Which he said as much in terms of the existing market of the old 3.x players. But I think one thing is that new players don't stay new forever. Which is I think something thats been playing itself out for a while?

DND fandom spaces since before XGTE were essentially policing themselves in their desires-- just jump back to like, the mystic debate and you can see a lot of people arguing directly that other people need to cut out their expectations to stop the game from growing the beard.

In that sense, they did "err on the side of being too accessible" but in such a backloaded way that I think we're only now seeing it play out. Specifically, I think they erred by letting that tone overtake the whole product line, instead of just the core.
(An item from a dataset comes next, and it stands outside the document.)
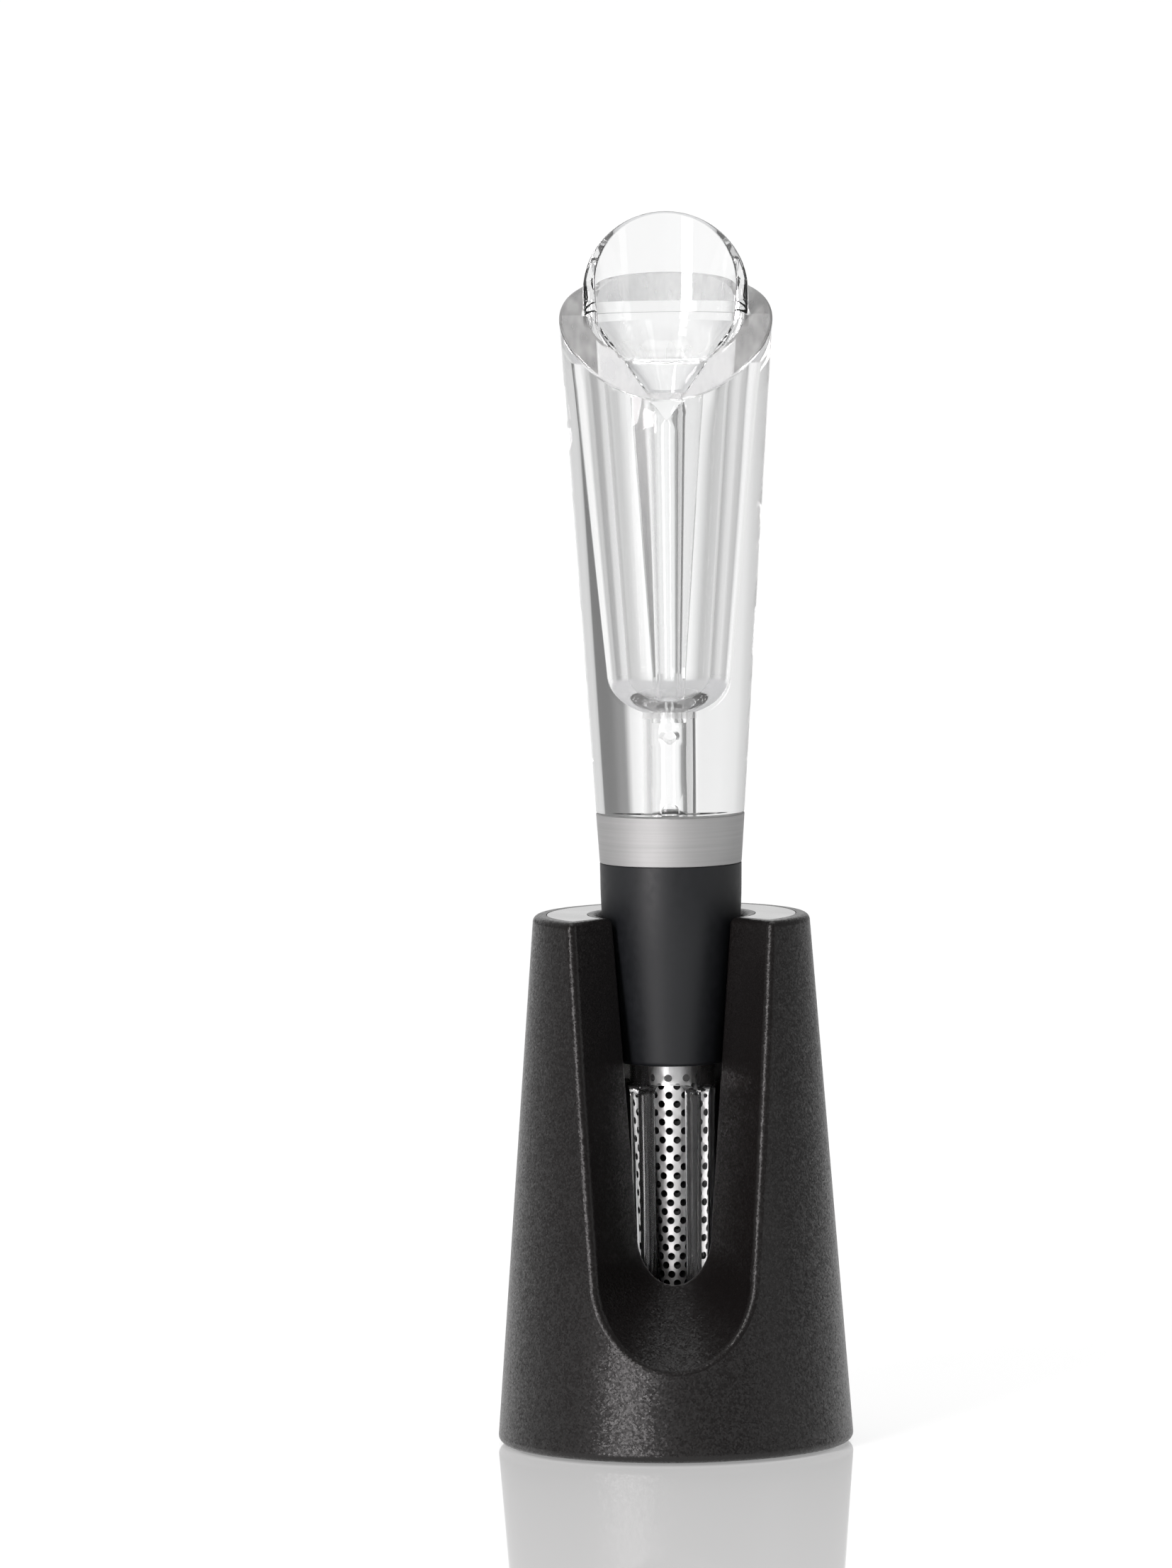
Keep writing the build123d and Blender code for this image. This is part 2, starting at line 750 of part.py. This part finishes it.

Homebrew and Third Party has been acting as a pressure valve for that sentiment.

Also, kinda related-- its weird to me that systems oriented players are characterized as such a small possible demographic, my sense is that they're damn everywhere and games that cater to them in the broader games space do really well.
I think that there is also some "channel the criticism/meme" without even acknowledging why the other side of that criticism liked it when discussing things that segment of more experienced players miss going on with that self policing.

A perfect example is when he mentions the old dc tables and references an example of DC to climb a wall slick with butter. That exchange both parodies the actual reasonable example of "climb a slick brick wall" entry and completely dismisses the "who could do it∆" entry attached to it as a thing to even notice or consider that others might have value in such a metric. Not only that is the ignored fact that the old dc chart went all the way with who could do it to give examples of things where difficulty and conditions could tax exen a high level hyper specialized individual who needs to roll high by going up to examples like tracking a goblin that passed over hard rocks a week ago, and it snowed yesterday§.


5e & the whole back to basics push really struggles to even pretend there is merit to having a distinction other than fiat dividing could do and almost certainly guaranteed to succeed in doing. The constant trend to caricaturize anything slightly more complex into ad-absurdum territory very much lays bare the need to do better.

∆ it's a high level barbarian who could do it

§ it's 20th-level ranger who has maxed out his Survival skill and has been fighting goblinoids who could do it.